** Begin Recorded data **

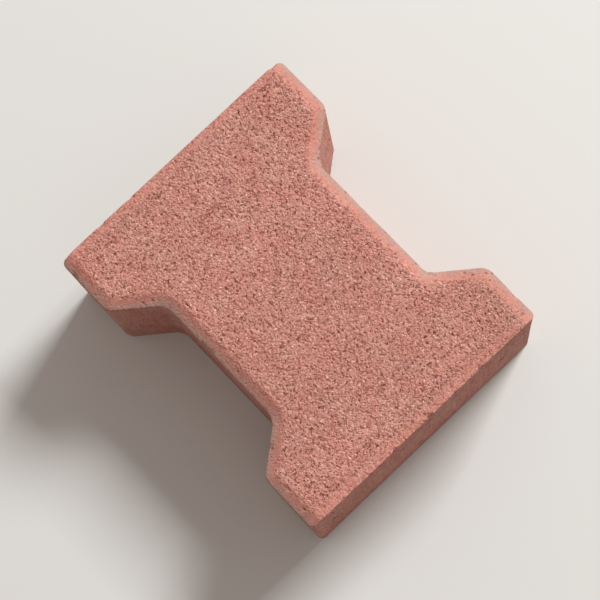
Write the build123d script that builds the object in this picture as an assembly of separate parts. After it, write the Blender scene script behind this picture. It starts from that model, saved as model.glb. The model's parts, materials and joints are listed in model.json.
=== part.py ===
from build123d import *

import os

# A concrete paving stone of the waisted, interlocking kind, pressed in one piece.
# X runs along a course of stones, Y across it and Z up, in millimetres.
# The origin is the middle of the bottom face.

# Overall size of one stone
STONE_LENGTH = 197.0  # from end face to end face
STONE_WIDTH = 162.0  # across the two heads
THICKNESS = 80.0  # from the bottom to the wearing face

# The sides step in from the heads to the waist, and interlock across a joint
JOINT = 3.0  # width of the joint that the laying grid leaves round the stone
WAIST_STEP = 25.0  # how far the waist lies inside the heads, on each side
STEP_RUN = 20.0  # length of the slanted step along X

# Rounded upright corners
END_CORNER_RADIUS = 4.0  # where an end face meets the side of a head
FACE_CORNER_RADIUS = 0.5  # corner of the wearing face, at the top of a step

# The bevel runs along the two waisted sides only, and out through the end faces
BEVEL_WIDTH = 7.0
BEVEL_DEPTH = 3.2

# The laying grid shifts by half a pitch from course to course, so the steps lie a
# quarter of the pitch from the middle of the stone. The stone stays half the
# joint behind that line in X, as it does at its end faces.
pitch = STONE_LENGTH + JOINT
step_middle_x = pitch / 4 + JOINT / 2
step_foot_x = step_middle_x - STEP_RUN / 2
step_head_x = step_middle_x + STEP_RUN / 2
end_x = STONE_LENGTH / 2
head_y = STONE_WIDTH / 2
waist_y = head_y - WAIST_STEP

# The bevel keeps its width round the corners of a step, and the joint nearly does
head_corner_radius = FACE_CORNER_RADIUS + BEVEL_WIDTH
waist_corner_radius = head_corner_radius + JOINT


def waisted_outline():
    """The outline of the stone with sharp corners, as one face."""
    quarter = [(end_x, head_y), (step_head_x, head_y), (step_foot_x, waist_y)]
    far_side = [(-x, y) for x, y in reversed(quarter)]
    upper_half = quarter + far_side
    lower_half = [(x, -y) for x, y in reversed(upper_half)]
    return make_face(Polyline(*upper_half, *lower_half, close=True))


def upright_edges(solid, x, y):
    """The four upright edges of a solid at plus or minus x and plus or minus y."""
    uprights = solid.edges().filter_by(Axis.Z)
    corners = [(side_x, side_y) for side_x in (-x, x) for side_y in (-y, y)]
    return [uprights.sort_by_distance((*corner, THICKNESS / 2))[0] for corner in corners]


def bevelled_along_sides(solid):
    """The solid with the bevel along all its top edges but the two end ones."""
    wearing_face = solid.faces().sort_by(Axis.Z)[-1]
    side_edges = wearing_face.edges().sort_by(Axis.X)[1:-1]
    return chamfer(side_edges, BEVEL_WIDTH, BEVEL_DEPTH, reference=wearing_face)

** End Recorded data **

The problem: Gather up the lines that contain the word "from".

Response for this exercise:
Write the build123d script that builds the object in this picture as an assembly of separate parts. After it, write the Blender scene script behind this picture. It starts from that model, saved as model.glb. The model's parts, materials and joints are listed in model.json.
from build123d import *
STONE_LENGTH = 197.0  # from end face to end face
THICKNESS = 80.0  # from the bottom to the wearing face
# The sides step in from the heads to the waist, and interlock across a joint
# The laying grid shifts by half a pitch from course to course, so the steps lie a
# quarter of the pitch from the middle of the stone. The stone stays half the